AIM Tech Round 3 (Div. 2) A

Description

Kolya is going to make fresh orange juice. He has n oranges of sizes a1, a2, ..., an. Kolya will put them in the juicer in the fixed order, starting with orange of size a1, then orange of size a2 and so on. To be put in the juicer the orange must have size not exceeding b, so if Kolya sees an orange that is strictly greater he throws it away and continues with the next one.

The juicer has a special section to collect waste. It overflows if Kolya squeezes oranges of the total size strictly greater than d. When it happens Kolya empties the waste section (even if there are no more oranges) and continues to squeeze the juice. How many times will he have to empty the waste section?

Input

The first line of the input contains three integers n, b and d (1 ≤ n ≤ 100 000, 1 ≤ b ≤ d ≤ 1 000 000) — the number of oranges, the maximum size of the orange that fits in the juicer and the value d, which determines the condition when the waste section should be emptied.

The second line contains n integers a1, a2, ..., an (1 ≤ ai ≤ 1 000 000) — sizes of the oranges listed in the order Kolya is going to try to put them in the juicer.

Output

Print one integer — the number of times Kolya will have to empty the waste section.

Examples

input

2 7 10
5 6

output

1

input

1 5 10
7

output

0

input

3 10 10
5 7 7

output

1

input

1 1 1
1

output

0

Note

In the first sample, Kolya will squeeze the juice from two oranges and empty the waste section afterwards.

In the second sample, the orange won't fit in the juicer so Kolya will have no juice at all.

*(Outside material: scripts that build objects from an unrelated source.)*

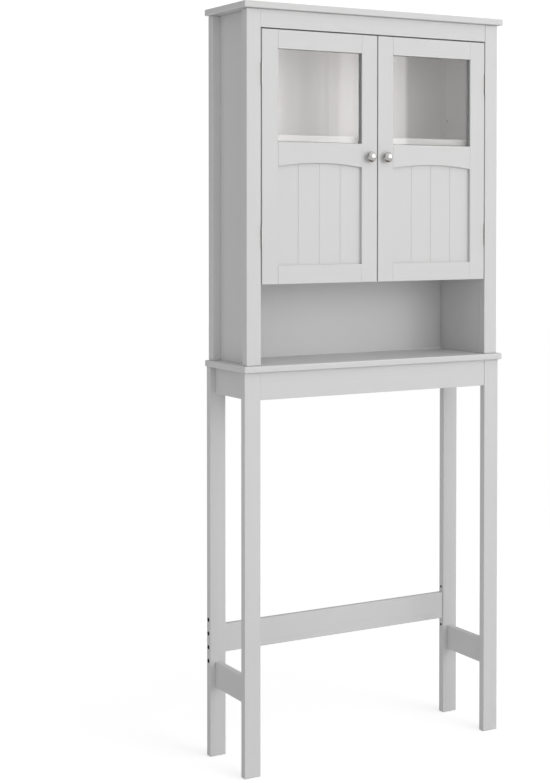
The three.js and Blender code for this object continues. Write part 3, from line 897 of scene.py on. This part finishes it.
# What shiny surfaces mirror: the front, something of the rear wall, and a window at the right.
front_wall = wall_glow((0.62, -0.74, 0.25), -0.35, 0.9, 0.06, 1.15)
rear_wall = wall_glow((0.49, 0.87, 0), 0.7, 0.95, 0, 0.35)
window = wall_glow((0.80, -0.60, 0.10), 0.84, 0.95, 0, 1.8)
glow = calc(tree, "ADD", calc(tree, "ADD", front_wall, rear_wall), window)
walls = wired(tree, "ShaderNodeBackground", {"Strength": glow}).outputs[0]
white = wired(tree, "ShaderNodeBackground", {"Color": WHITE, "Strength": 1.06}).outputs[0]
shares = {0: in_mirror(tree, 1), 1: fill.outputs[0], 2: walls}
mirrored = wired(tree, "ShaderNodeMixShader", shares).outputs[0]
mixed = wired(tree, "ShaderNodeMixShader", {0: in_view(tree, 1), 1: mirrored, 2: white})
tree.links.new(mixed.outputs[0], tree.nodes["World Output"].inputs["Surface"])


def soft_lamp(name, place, aim, width, height, power):
    """A rectangular soft lamp that looks at a point."""
    lamp = bpy.data.lights.new(name, "AREA")
    lamp.shape = "RECTANGLE"
    lamp.size, lamp.size_y, lamp.energy = width, height, power
    stand = bpy.data.objects.new(name, lamp)
    stand.location = place
    stand.rotation_euler = (Vector(aim) - Vector(place)).to_track_quat("-Z", "Y").to_euler()
    bpy.context.scene.collection.objects.link(stand)
    return stand


main_lamp = soft_lamp("main lamp", (1.9, -5.1, 2.0), (1.2, 0, 1.25), 3.4, 3.4, 46)
side_fill = soft_lamp("side fill", (-3.6, -4.0, 2.0), (0, 0, 1.2), 2.0, 2.0, 9)
main_lamp.visible_glossy = side_fill.visible_glossy = False

SCREEN = {"left": 1.4, "right": 3.3, "y": -3.5, "low": 1.1, "high": 2.4}
SCREEN_FOLD = {"at": 2.403, "wide": 0.03, "beyond": 2.3}
screen = bpy.data.objects.new("pale_screen", bpy.data.meshes.new("pale screen"))
shape = bmesh.new()
bmesh.ops.create_grid(shape, x_segments=1, y_segments=1, size=0.5)
upright = Matrix.Rotation(math.radians(-90), 3, "X")
bmesh.ops.rotate(shape, cent=(0, 0, 0), matrix=upright, verts=shape.verts)
size = (SCREEN["right"] - SCREEN["left"], 1, SCREEN["high"] - SCREEN["low"])
bmesh.ops.scale(shape, vec=size, verts=shape.verts)
middle = ((SCREEN["left"] + SCREEN["right"]) / 2, SCREEN["y"], (SCREEN["low"] + SCREEN["high"]) / 2)
bmesh.ops.translate(shape, vec=middle, verts=shape.verts)
shape.to_mesh(screen.data)
shape.free()
screen.visible_camera = screen.visible_diffuse = screen.visible_shadow = False
bpy.context.scene.collection.objects.link(screen)

cloth = bpy.data.materials.new("pale screen")
cloth.use_nodes = True
tree = cloth.node_tree
tree.nodes.remove(tree.nodes["Principled BSDF"])
place = object_place(tree)
along = wired(tree, "ShaderNodeSeparateXYZ", {0: place}).outputs["X"]
folds = noise(tree, stretched(tree, place, (11.0, 0.0, 0.2)), 1.0, 2.0)
creases = noise(tree, stretched(tree, place, (48.0, 0.0, 0.2)), 1.0, 1.0)
folds = ranged(tree, folds, 0.35, 0.65, 0.86, 1.14)
creases = ranged(tree, creases, 0.35, 0.65, 0.95, 1.05)
slope = ranged(tree, along, 1.7, 2.1, 4.4, 5.0)
bright = calc(tree, "MULTIPLY", slope, calc(tree, "MULTIPLY", folds, creases))
past = ranged(tree, along, SCREEN_FOLD["at"], SCREEN_FOLD["at"] + SCREEN_FOLD["wide"], 0.0, 1.0)
values = {"Factor": past, "A": bright, "B": SCREEN_FOLD["beyond"]}
strength = wired(tree, "ShaderNodeMix", values).outputs["Result"]
glow = wired(tree, "ShaderNodeEmission", {"Color": (1.0, 0.965, 0.95, 1), "Strength": strength})
tree.links.new(glow.outputs[0], tree.nodes["Material Output"].inputs["Surface"])
screen.data.materials.append(cloth)

CAMERA = {"place": (-1.9989, -3.1329, 1.2617), "turn": 29.518, "dip": 1.364, "lens": 72.11, "shift": -0.18}
camera = bpy.data.objects.new("camera", bpy.data.cameras.new("camera"))
camera.location = CAMERA["place"]
camera.rotation_euler = (math.radians(90 - CAMERA["dip"]), 0, -math.radians(CAMERA["turn"]))
camera.data.sensor_width = 36
camera.data.lens = CAMERA["lens"]
camera.data.shift_y = CAMERA["shift"]
bpy.context.scene.collection.objects.link(camera)
bpy.context.scene.camera = camera
bpy.context.scene.view_settings.view_transform = "Standard"
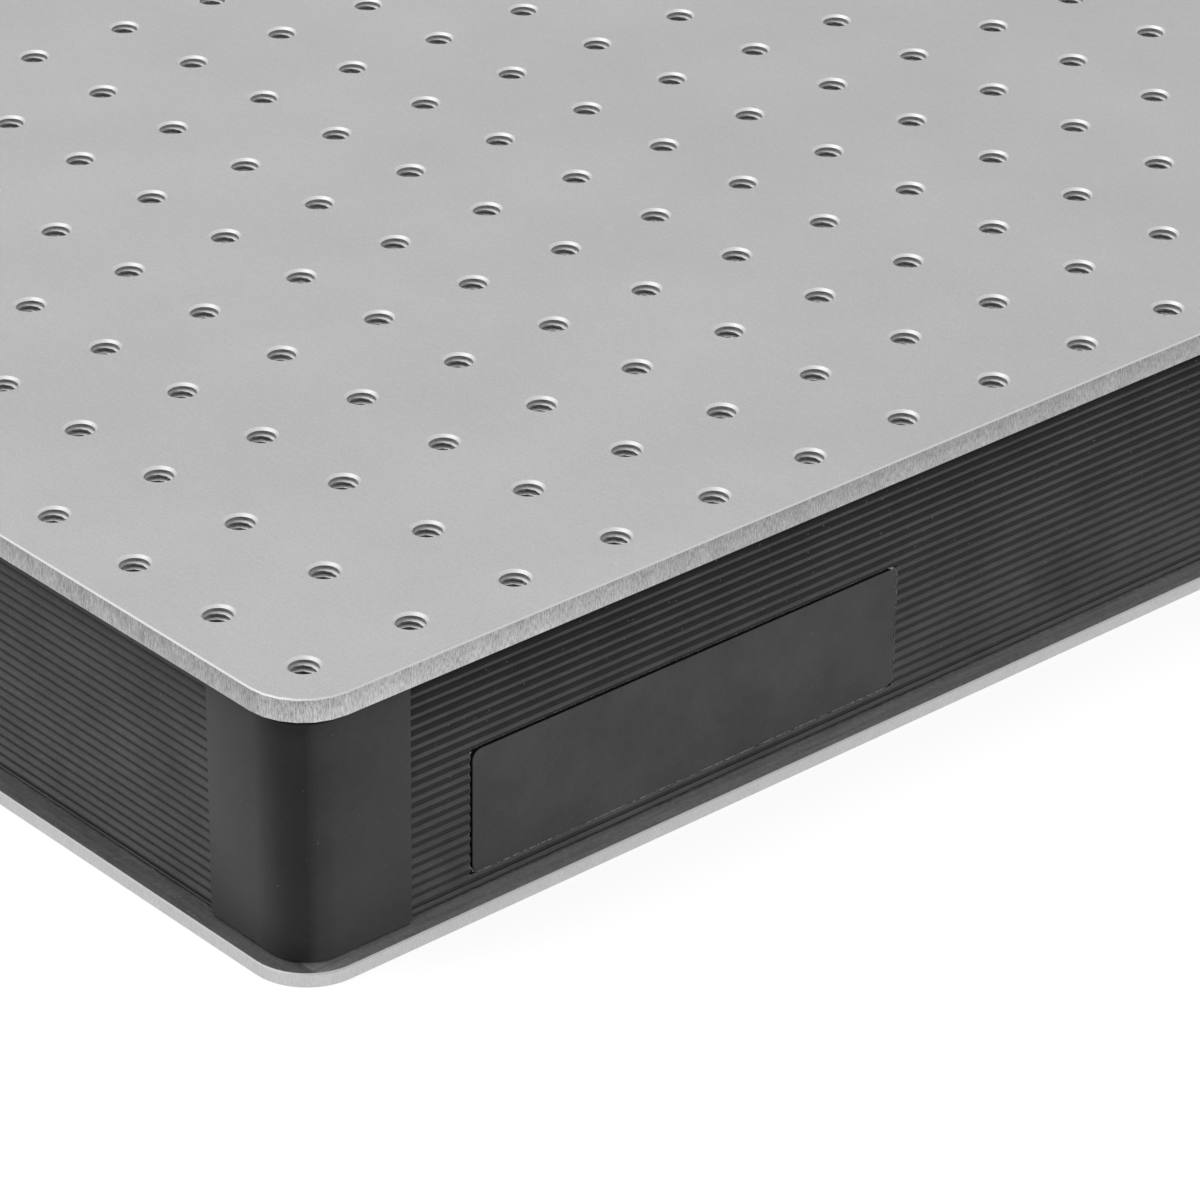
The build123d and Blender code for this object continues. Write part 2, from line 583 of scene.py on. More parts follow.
class GeometryRecipe(Graph):
    """A geometry node tree with named inputs, run once to make a plain mesh."""

    def __init__(self, name: str, lengths: Sequence[str], counts: Sequence[str]) -> None:
        """Starts a tree with its group input node, which also takes a material.

        Args:
            name: The tree's name.
            lengths: The names of the inputs that are plain numbers.
            counts: The names of the inputs that are whole numbers.
        """
        super().__init__(bpy.data.node_groups.new(name, "GeometryNodeTree"))
        self.identifiers = {}
        labels = {SocketKind.LENGTH: lengths, SocketKind.COUNT: counts, SocketKind.MATERIAL: ("Material",)}
        for kind, names in labels.items():
            for label in names:
                socket = self.tree.interface.new_socket(name=label, in_out="INPUT", socket_type=kind.value)
                self.identifiers[label] = socket.identifier
        self.tree.interface.new_socket(name="Geometry", in_out="OUTPUT", socket_type="NodeSocketGeometry")
        self.entry = self.tree.nodes.new("NodeGroupInput")

    def __getitem__(self, label: str) -> Signal:
        """One of the named inputs, as a signal."""
        return Signal(self, self.entry.outputs[label], self.entry)

    def sheet(self, columns: Union[Signal, int], rows: Union[Signal, int], height: float = 1.0) -> Signal:
        """A flat grid to bend, a metre wide."""
        sizes = {"Size X": 1.0, "Size Y": height, "Vertices X": columns, "Vertices Y": rows}
        return self.add("GeometryNodeMeshGrid", None, sizes, "Mesh")

    def spot(self) -> tuple[Signal, Signal]:
        """Where each point of the flat grid lies, along X and along Y."""
        position = self.add("GeometryNodeInputPosition")
        x, y = (self.add("ShaderNodeSeparateXYZ", None, {0: position}, axis) for axis in "XY")
        return x, y

    def bend(self, sheet: Signal, x: Signal, y: Signal, z: Signal) -> Signal:
        """Moves the flat grid's points to their places."""
        place = self.add("ShaderNodeCombineXYZ", None, {"X": x, "Y": y, "Z": z})
        return self.add("GeometryNodeSetPosition", None, {"Geometry": sheet, "Position": place})

    def merge(self, geometry: Signal, distance: float = SLACK) -> Signal:
        """Joins points that lie closer together than a distance."""
        return self.add("GeometryNodeMergeByDistance", None, {"Geometry": geometry, "Distance": distance})

    def in_every_hole(self, shape: Signal) -> Signal:
        """Sets a shape at every place of the grid of holes."""
        places = self.add("GeometryNodeMeshGrid", None, {
            "Size X": (self["Columns"] - 1) * self["Hole Pitch"],
            "Size Y": (self["Rows"] - 1) * self["Hole Pitch"],
            "Vertices X": self["Columns"],
            "Vertices Y": self["Rows"],
        }, "Mesh")
        return self.add("GeometryNodeInstanceOnPoints", None, {"Points": places, "Instance": shape})

    def close(self, geometry: Signal) -> None:
        """Ends the tree with Realize Instances and Set Material."""
        realized = self.add("GeometryNodeRealizeInstances", None, {"Geometry": geometry})
        dressed = self.add("GeometryNodeSetMaterial", None, {"Geometry": realized, "Material": self["Material"]})
        self.add("NodeGroupOutput", None, {"Geometry": dressed})

    def run(self, name: str, values: dict) -> bpy.types.Object:
        """Runs the tree on an empty mesh.

        Args:
            name: The new object's name.
            values: A value for each named input.

        Returns:
            An object with the result as its plain mesh, and no modifier.
        """
        host = link(name, bpy.data.meshes.new(name))
        modifier = host.modifiers.new("recipe", "NODES")
        modifier.node_group = self.tree
        for label, value in values.items():
            modifier[self.identifiers[label]] = value
        return settle(host)


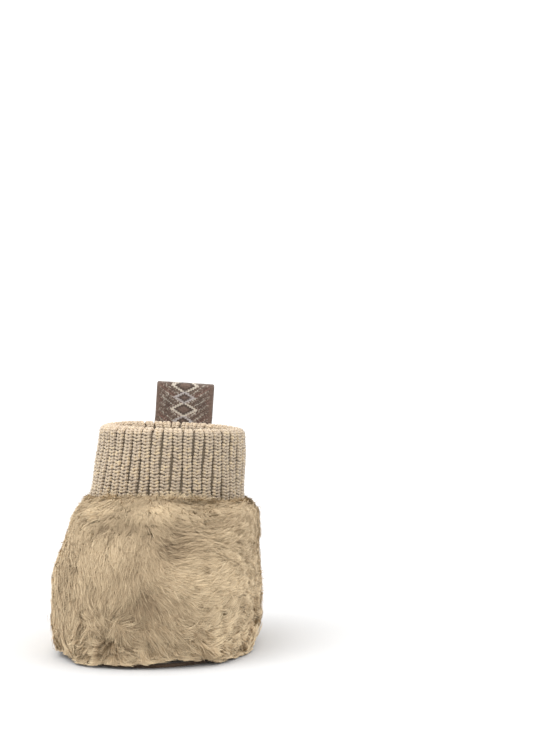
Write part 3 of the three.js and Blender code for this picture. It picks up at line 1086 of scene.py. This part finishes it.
def cuff_surface(place, way, depth=0.0):
    """A point of the cuff: place is the share of the way round it, and way the length along its
    section. It leans to one side as it rises, and its rim waves a little."""
    inset, tall, length = cuff_profile()
    here = np.interp(way, length, inset)
    up = np.interp(way, length, tall)
    slope_in = np.interp(way + 0.2, length, inset) - np.interp(way - 0.2, length, inset)
    slope_up = np.interp(way + 0.2, length, tall) - np.interp(way - 0.2, length, tall)
    size = np.maximum(np.hypot(slope_in, slope_up), 1e-6)
    here = here + depth * slope_up / size
    up = up - depth * slope_in / size
    angle = arc_angles(place)
    x, y = oval(angle, here)
    rise = np.clip((up - ANKLE_HEIGHT) / (RIM_HEIGHT - ANKLE_HEIGHT), 0, 1.2)
    left = np.clip(-np.sin(angle), 0, 1)
    x = x + CUFF_LEAN * rise - CUFF_FLARE * left * (1 - np.clip(rise, 0, 1)) ** 2.5
    behind = np.clip(-np.cos(angle), 0, 1)
    level = 0.9 + 0.9 * behind - RIM_TILT * np.sin(angle)
    up = up + rise * (0.35 * ripple(x, y, 0, 40, 21) + level)
    swell = 0.5 * np.sin(math.pi * np.clip(rise, 0, 1)) * ripple(x, y, up, 30, 22)
    return np.stack([x + swell * np.sin(angle), y - swell * np.cos(angle), up], axis=-1)


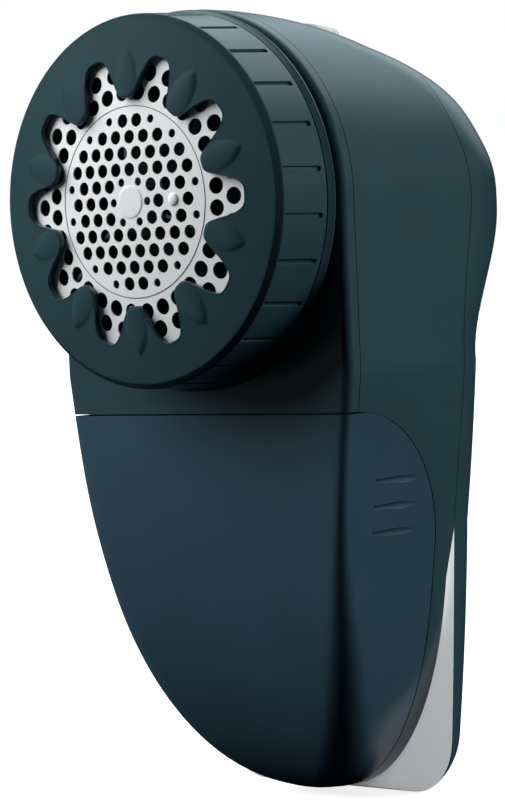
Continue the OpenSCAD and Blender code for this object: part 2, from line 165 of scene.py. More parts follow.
def front_outline(h, inset=0):
    """Right half of the front at height h, from the middle of the face back to the strip."""
    w = max(float(half_w(h)) - inset, 0.4)
    y = float(front_y(h)) + inset
    r = min(max(float(fillet(h)) - inset, 0.3), 0.9 * w)
    arc = corner(w - r, y + r, r, -90, 0, 25)
    return np.vstack([[[0, y]], arc, [[w, max(MID_Y, y + r) + 0.1]]])


def back_outline(h, inset=0):
    """Right half of the body at height h, from the side round to the middle of the back."""
    w = max(float(back_w(h)) - inset, 0.02)
    y = float(rear_y(h)) - inset
    r = max(min(CORNER_R - inset, 0.95 * w, y - FACE_Y - 2), 0.01)
    return np.vstack([[[w, FACE_Y + 1.7]], corner(w - r, y - r, r, 0, 90, 61), [[0, y]]])


def resample(points, count, y_from=None, y_to=None, turn_weight=5.0):
    """count points along an outline between two depths, closer together where it bends."""
    step = np.diff(points, axis=0)
    angle = np.unwrap(np.arctan2(step[:, 1], step[:, 0]))
    bend = np.r_[0, np.abs(np.diff(angle))] * turn_weight
    way = np.r_[0, np.cumsum(np.hypot(step[:, 0], step[:, 1]) + bend + 1e-9)]
    start = way[0] if y_from is None else np.interp(y_from, points[:, 1], way)
    stop = way[-1] if y_to is None else np.interp(y_to, points[:, 1], way)
    at = np.linspace(start, stop, count)
    return np.c_[np.interp(at, way, points[:, 0]), np.interp(at, way, points[:, 1])]


def even_heights(low, high, count):
    """Heights that are evenly spaced along the outer edge of the front."""
    fine = low + (high - low) * (1 - np.cos(np.linspace(0, np.pi / 2, 4000)))
    way = np.r_[0, np.cumsum(np.hypot(np.hypot(np.diff(half_w(fine)), np.diff(fine)),
                                      np.diff(front_y(fine))))]
    return np.interp(np.linspace(0, way[-1], count), way, fine)


def bin_edge(h):
    """Depth of the seam behind the lint bin at height h."""
    up = np.clip((h - (CHIN_H - BIN_TOP_H)) / BIN_TOP_H, 0, 1)
    return np.where(h > CHIN_H, PLATE_Y, PLATE_Y + BIN_TOP_W * np.sqrt(1 - up ** 2))


BIN_CORNER = [CHIN_H - BIN_TOP_H * (1 - math.cos(a)) for a in np.radians(np.linspace(90, 0, 36))]


# ---- meshes ----------------------------------------------------------------------------------------

def new_object(name, bm, sharp=35):
    """A smooth-shaded object from a bmesh in millimetres, with edges sharper than sharp degrees."""
    bmesh.ops.scale(bm, vec=(MM, MM, MM), verts=bm.verts)
    mesh = bpy.data.meshes.new(name)
    bm.to_mesh(mesh)
    bm.free()
    return finish_mesh(name, mesh, sharp)


def finish_mesh(name, mesh, sharp=35):
    mesh.shade_smooth()
    mesh.set_sharp_from_angle(angle=math.radians(sharp))
    made = bpy.data.objects.new(name, mesh)
    bpy.context.scene.collection.objects.link(made)
    return made


def loops_to_bmesh(loops, closed=True, ring=False, caps=(False, False)):
    """Quads between successive loops of points. closed joins each loop's ends, ring the last
    loop to the first, and caps fill the first and the last loop with one face each."""
    bm = bmesh.new()
    rows = [[bm.verts.new(p) for p in loop] for loop in loops]
    count = len(rows[0])
    pairs = list(zip(rows, rows[1:])) + ([(rows[-1], rows[0])] if ring else [])
    for a, b in pairs:
        for k in range(count if closed else count - 1):
            n = (k + 1) % count
            bm.faces.new((a[k], a[n], b[n], b[k]))
    if caps[0]:
        bm.faces.new(rows[0][::-1])
    if caps[1]:
        bm.faces.new(rows[-1])
    bmesh.ops.remove_doubles(bm, verts=bm.verts, dist=0.002)
    bmesh.ops.dissolve_degenerate(bm, dist=0.0005, edges=bm.edges)
    return bm


def solid(name, loops, **kind):
    bm = loops_to_bmesh(loops, **kind)
    bmesh.ops.recalc_face_normals(bm, faces=bm.faces)
    return new_object(name, bm)


def modified(made, sharp=35):
    """Replaces an object's mesh by what its modifiers make of it."""
    bpy.context.view_layer.update()
    graph = bpy.context.evaluated_depsgraph_get()
    mesh = bpy.data.meshes.new_from_object(made.evaluated_get(graph))
    made.modifiers.clear()
    made.data = mesh
    mesh.shade_smooth()
    mesh.set_sharp_from_angle(angle=math.radians(sharp))
    return made


def boolean(made, tool, operation="DIFFERENCE", keep_tool=False):
    """Cuts, joins or intersects one closed mesh with another."""
    change = made.modifiers.new("cut", "BOOLEAN")
    change.operation = operation
    change.solver = "EXACT"
    change.object = tool
    modified(made)
    if not keep_tool:
        bpy.data.objects.remove(tool)
    return made


def thicken(made, thickness):
    change = made.modifiers.new("wall", "SOLIDIFY")
    change.thickness = thickness * MM
    change.offset = -1
    change.use_even_offset = True
    return modified(made)


def block(low, high):
    """A plain box used as a cutter, in millimetres."""
    x, y, z = zip(low, high)
    loops = [[(x[0], y[0], h), (x[1], y[0], h), (x[1], y[1], h), (x[0], y[1], h)] for h in z]
    return solid("cutter", loops, caps=(True, True))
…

题意：就是给你n个水果，有台榨汁机（最多一次性只能装b大小的水果，容量是d），如果超过容量就清理一次。问你要清理几次

解法：模拟，超过大小的可以不要，相加的和超过容量的就清零，num+1

#include<bits/stdc++.h>
using namespace std;
long long a[100005],b,d;
int main()
{
    int n;
    long long  sum=0;
    long long  num=0;
    cin>>n>>b>>d;
    for(int i=1;i<=n;i++)
    {
        cin>>a[i];
        if(a[i]<=b)
        {
            sum+=a[i];
        }
        else
        {
            continue;
        }
        if(sum>d)
        {
            sum=0;
            num++;
        }
    }
    cout<<num<<endl;
    return 0;
}